* **Task requirements**: Transcribe the stretch of entries below from the line with "Continue the FreeCAD" through the line with "place: Places along", exactly and with both ends included; leave out all other lines.

* **Provided information**:
□ □ □ □ □ □ □
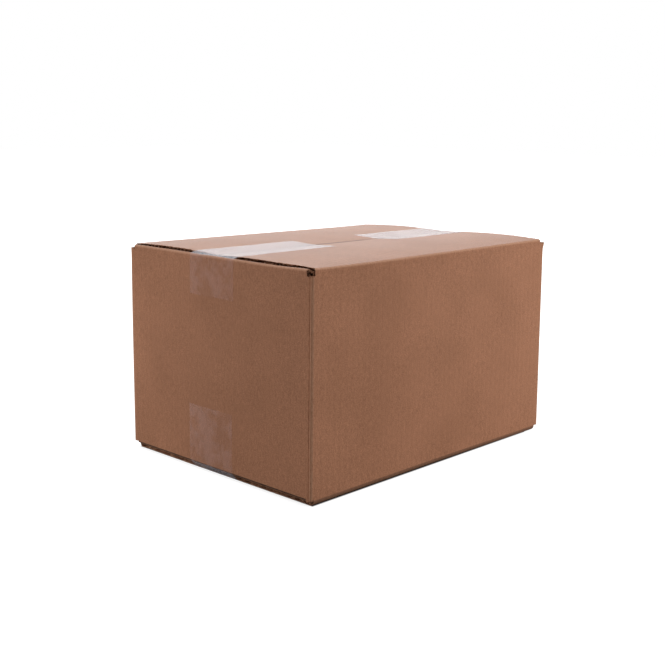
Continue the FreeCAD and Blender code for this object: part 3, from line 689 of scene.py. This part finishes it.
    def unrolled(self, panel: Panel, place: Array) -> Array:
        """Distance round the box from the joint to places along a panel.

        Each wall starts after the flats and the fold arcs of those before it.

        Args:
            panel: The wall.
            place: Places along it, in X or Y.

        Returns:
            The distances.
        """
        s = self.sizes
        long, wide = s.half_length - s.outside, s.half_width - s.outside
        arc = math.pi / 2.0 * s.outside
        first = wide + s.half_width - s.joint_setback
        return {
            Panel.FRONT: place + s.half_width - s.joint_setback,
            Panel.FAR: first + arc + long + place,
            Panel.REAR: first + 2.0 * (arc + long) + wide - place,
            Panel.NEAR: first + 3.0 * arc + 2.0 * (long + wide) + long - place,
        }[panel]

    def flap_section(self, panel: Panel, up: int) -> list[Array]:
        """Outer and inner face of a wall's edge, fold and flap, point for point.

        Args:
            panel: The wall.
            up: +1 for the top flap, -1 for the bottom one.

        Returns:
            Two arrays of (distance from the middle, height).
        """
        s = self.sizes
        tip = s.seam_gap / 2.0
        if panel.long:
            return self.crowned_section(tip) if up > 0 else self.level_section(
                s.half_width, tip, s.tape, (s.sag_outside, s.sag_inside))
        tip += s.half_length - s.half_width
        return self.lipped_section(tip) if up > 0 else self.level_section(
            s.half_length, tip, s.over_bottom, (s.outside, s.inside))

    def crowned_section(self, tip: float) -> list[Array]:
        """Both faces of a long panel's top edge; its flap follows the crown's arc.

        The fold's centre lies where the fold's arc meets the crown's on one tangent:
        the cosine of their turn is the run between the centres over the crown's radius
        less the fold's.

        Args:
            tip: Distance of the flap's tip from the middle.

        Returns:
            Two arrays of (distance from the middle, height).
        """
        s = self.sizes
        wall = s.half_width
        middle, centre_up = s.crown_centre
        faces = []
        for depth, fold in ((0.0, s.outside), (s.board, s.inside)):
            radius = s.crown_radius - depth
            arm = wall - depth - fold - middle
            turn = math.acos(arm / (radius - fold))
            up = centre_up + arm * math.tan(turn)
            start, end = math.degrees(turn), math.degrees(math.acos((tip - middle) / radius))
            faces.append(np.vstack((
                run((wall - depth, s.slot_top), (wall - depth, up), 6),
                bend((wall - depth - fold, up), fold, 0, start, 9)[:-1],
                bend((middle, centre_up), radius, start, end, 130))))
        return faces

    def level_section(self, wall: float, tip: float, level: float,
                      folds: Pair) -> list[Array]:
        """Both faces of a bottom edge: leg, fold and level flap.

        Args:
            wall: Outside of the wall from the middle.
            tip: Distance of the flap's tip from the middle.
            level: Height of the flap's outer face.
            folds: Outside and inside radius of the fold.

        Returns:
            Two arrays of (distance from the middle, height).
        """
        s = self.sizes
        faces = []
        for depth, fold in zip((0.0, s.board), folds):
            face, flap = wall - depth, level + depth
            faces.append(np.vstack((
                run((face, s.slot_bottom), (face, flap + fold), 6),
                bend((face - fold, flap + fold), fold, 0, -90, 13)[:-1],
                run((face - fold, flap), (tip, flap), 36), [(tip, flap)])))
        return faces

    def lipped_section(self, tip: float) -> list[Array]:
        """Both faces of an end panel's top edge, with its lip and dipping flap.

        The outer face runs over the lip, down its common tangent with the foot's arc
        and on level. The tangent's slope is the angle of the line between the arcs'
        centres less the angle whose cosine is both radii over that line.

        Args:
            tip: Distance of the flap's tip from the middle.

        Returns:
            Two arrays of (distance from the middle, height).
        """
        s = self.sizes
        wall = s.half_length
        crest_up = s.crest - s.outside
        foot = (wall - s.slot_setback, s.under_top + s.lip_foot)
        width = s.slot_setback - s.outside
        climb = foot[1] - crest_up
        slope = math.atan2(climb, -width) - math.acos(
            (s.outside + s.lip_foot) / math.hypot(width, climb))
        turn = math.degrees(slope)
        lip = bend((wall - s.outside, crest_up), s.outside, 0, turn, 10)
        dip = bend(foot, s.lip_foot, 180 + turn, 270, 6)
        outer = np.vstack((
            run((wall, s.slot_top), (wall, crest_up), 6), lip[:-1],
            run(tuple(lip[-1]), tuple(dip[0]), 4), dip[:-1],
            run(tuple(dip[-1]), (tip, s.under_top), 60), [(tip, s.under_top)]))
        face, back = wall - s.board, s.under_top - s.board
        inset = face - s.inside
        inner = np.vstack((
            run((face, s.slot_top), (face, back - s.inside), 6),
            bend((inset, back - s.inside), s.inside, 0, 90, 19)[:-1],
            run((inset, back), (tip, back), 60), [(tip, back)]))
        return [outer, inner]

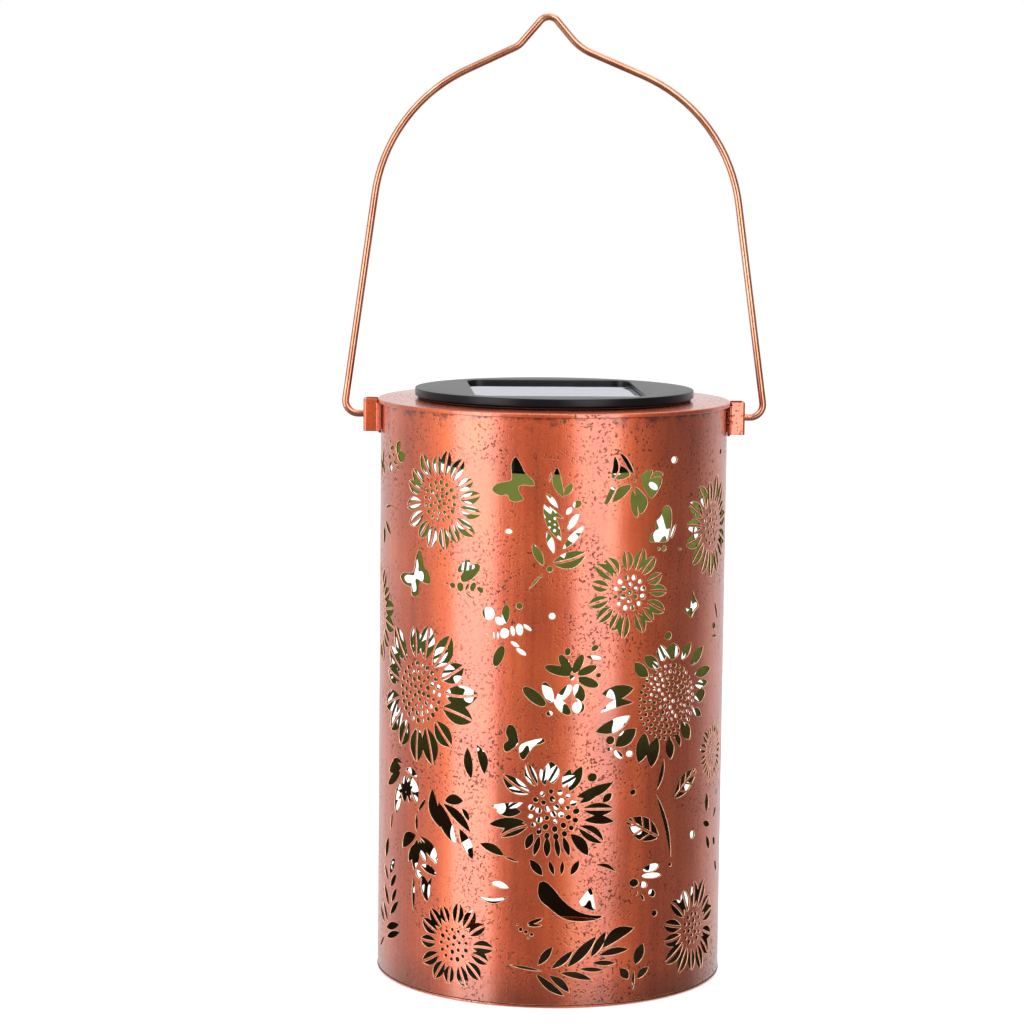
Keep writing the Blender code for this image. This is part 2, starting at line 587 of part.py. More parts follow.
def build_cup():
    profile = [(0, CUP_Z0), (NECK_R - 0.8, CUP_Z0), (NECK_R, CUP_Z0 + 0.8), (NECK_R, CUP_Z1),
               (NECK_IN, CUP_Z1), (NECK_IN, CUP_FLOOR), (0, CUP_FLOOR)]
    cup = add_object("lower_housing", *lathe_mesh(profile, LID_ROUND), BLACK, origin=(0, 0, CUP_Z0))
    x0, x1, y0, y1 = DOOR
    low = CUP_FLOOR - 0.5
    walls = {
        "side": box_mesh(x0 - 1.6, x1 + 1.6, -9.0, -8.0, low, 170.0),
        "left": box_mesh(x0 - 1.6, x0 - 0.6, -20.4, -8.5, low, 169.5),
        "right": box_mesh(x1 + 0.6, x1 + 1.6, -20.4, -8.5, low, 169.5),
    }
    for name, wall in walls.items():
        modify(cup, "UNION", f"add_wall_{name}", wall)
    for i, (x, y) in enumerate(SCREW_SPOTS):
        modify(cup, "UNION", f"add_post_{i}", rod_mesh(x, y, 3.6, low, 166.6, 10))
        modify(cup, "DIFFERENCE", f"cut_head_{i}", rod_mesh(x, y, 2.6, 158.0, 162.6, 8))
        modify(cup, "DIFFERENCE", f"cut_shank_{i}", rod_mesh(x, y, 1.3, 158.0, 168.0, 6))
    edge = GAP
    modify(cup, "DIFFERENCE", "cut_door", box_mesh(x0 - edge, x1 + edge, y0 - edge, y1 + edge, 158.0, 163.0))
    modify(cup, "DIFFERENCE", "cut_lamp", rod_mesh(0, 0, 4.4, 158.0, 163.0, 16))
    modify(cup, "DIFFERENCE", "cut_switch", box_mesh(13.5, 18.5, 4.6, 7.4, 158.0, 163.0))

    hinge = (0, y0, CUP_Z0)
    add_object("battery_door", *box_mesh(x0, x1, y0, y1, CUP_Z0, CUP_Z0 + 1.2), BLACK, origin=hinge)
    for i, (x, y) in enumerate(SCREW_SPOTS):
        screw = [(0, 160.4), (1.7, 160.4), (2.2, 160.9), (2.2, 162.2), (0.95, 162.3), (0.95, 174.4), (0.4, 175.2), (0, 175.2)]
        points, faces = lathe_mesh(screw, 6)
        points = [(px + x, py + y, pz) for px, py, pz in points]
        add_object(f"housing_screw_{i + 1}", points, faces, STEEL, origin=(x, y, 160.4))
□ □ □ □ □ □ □
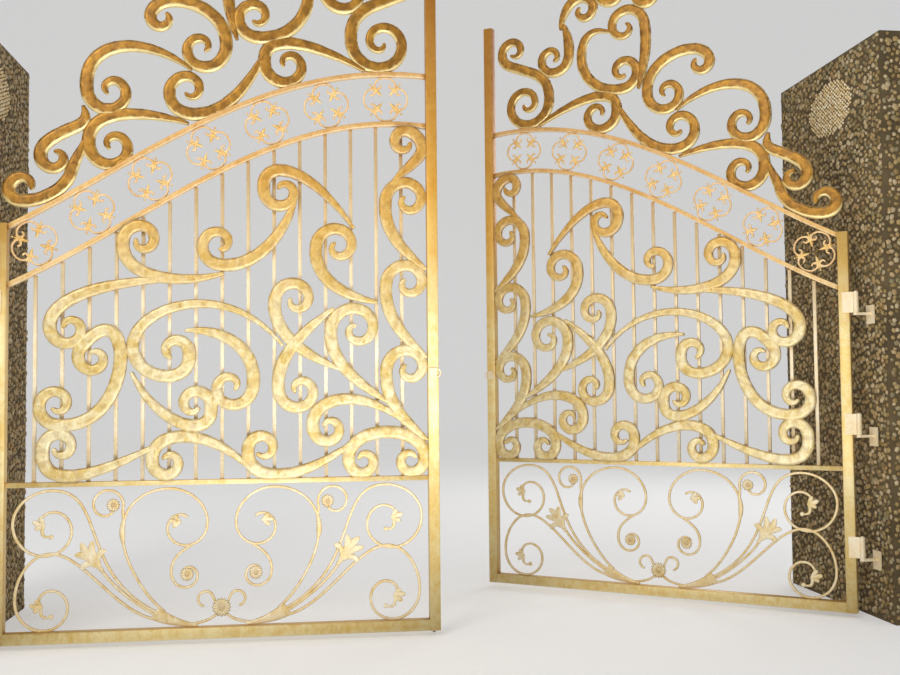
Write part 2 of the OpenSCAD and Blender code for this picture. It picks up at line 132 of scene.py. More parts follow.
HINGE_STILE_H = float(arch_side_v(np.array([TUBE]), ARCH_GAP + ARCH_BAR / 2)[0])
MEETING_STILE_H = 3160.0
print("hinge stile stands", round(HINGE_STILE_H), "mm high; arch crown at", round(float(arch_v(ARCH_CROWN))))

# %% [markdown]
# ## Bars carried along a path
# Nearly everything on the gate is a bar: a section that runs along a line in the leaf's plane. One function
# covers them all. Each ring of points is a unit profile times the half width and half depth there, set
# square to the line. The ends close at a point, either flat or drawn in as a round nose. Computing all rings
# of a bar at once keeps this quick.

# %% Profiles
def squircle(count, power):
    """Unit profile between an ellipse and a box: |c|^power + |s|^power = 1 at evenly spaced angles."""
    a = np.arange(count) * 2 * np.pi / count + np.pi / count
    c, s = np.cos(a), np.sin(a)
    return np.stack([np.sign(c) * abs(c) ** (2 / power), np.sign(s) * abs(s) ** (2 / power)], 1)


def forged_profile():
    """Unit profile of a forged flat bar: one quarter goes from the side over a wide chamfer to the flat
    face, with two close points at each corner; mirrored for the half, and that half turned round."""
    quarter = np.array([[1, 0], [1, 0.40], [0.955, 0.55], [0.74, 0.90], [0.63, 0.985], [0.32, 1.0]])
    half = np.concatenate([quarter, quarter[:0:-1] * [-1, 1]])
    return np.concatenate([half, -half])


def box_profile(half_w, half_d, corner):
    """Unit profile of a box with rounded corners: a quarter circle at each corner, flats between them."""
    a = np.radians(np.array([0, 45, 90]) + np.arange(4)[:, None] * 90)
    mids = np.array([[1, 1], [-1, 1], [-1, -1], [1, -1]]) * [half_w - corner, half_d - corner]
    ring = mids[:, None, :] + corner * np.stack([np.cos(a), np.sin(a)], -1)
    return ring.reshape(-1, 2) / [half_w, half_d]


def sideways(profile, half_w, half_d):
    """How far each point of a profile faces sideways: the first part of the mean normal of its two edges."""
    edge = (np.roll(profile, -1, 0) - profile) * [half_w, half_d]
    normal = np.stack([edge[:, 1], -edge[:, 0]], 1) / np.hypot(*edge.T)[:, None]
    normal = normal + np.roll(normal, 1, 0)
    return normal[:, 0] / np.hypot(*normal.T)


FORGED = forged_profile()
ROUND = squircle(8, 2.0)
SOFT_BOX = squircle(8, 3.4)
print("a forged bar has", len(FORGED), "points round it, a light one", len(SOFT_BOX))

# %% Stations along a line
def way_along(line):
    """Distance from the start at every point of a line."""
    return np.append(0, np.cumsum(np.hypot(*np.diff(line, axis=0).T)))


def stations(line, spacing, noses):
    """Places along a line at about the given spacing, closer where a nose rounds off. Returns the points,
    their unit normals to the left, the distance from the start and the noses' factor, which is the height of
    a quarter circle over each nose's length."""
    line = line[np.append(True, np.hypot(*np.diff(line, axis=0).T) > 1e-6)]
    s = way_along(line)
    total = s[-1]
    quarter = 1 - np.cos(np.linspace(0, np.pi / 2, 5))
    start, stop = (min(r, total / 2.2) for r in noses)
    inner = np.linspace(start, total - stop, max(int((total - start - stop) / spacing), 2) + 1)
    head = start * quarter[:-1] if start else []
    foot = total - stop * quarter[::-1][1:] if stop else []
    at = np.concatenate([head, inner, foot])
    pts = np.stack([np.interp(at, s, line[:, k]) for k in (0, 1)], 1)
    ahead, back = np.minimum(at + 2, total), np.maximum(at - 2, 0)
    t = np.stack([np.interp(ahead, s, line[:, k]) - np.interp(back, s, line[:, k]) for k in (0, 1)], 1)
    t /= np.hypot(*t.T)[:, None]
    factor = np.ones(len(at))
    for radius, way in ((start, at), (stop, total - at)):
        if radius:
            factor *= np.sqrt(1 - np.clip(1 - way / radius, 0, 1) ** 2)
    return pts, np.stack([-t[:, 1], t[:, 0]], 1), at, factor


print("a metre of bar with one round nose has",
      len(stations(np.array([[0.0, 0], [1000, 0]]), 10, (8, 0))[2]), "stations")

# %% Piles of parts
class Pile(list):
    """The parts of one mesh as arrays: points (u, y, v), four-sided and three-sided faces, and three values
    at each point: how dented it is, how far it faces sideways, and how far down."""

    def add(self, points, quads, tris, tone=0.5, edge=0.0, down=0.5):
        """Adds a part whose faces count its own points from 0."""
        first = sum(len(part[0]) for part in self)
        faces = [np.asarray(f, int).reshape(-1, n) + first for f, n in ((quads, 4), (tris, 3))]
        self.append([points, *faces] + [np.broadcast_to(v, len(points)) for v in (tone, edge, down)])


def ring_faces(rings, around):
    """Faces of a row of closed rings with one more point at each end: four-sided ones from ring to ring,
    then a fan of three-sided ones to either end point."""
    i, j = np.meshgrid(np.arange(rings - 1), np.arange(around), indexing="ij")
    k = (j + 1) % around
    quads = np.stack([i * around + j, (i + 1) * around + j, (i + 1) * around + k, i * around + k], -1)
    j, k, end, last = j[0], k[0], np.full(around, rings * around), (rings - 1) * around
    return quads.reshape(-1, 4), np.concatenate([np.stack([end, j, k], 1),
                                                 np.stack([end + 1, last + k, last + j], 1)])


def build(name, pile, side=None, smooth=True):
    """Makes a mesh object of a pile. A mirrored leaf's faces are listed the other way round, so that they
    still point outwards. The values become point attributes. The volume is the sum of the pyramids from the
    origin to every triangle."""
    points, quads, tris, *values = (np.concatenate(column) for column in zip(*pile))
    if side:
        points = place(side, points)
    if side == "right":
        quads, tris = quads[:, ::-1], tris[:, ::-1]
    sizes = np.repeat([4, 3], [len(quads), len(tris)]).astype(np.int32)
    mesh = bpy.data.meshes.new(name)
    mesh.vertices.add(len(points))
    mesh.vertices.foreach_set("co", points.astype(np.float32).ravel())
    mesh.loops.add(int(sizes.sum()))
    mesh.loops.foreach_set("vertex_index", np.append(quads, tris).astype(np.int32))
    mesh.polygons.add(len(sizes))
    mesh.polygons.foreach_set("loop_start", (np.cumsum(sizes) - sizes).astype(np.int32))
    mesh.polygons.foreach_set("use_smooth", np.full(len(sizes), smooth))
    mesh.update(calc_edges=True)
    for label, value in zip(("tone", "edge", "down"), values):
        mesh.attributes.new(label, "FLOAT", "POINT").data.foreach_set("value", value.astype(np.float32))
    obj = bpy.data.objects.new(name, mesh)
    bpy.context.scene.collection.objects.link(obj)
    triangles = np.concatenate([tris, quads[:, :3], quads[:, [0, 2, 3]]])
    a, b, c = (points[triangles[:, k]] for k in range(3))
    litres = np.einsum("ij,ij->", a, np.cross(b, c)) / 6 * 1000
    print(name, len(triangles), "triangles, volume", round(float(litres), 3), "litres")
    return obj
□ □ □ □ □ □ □
* **Solution**:
Continue the FreeCAD and Blender code for this object: part 3, from line 689 of scene.py. This part finishes it.
    def unrolled(self, panel: Panel, place: Array) -> Array:
        """Distance round the box from the joint to places along a panel.

        Each wall starts after the flats and the fold arcs of those before it.

        Args:
            panel: The wall.
            place: Places along it, in X or Y.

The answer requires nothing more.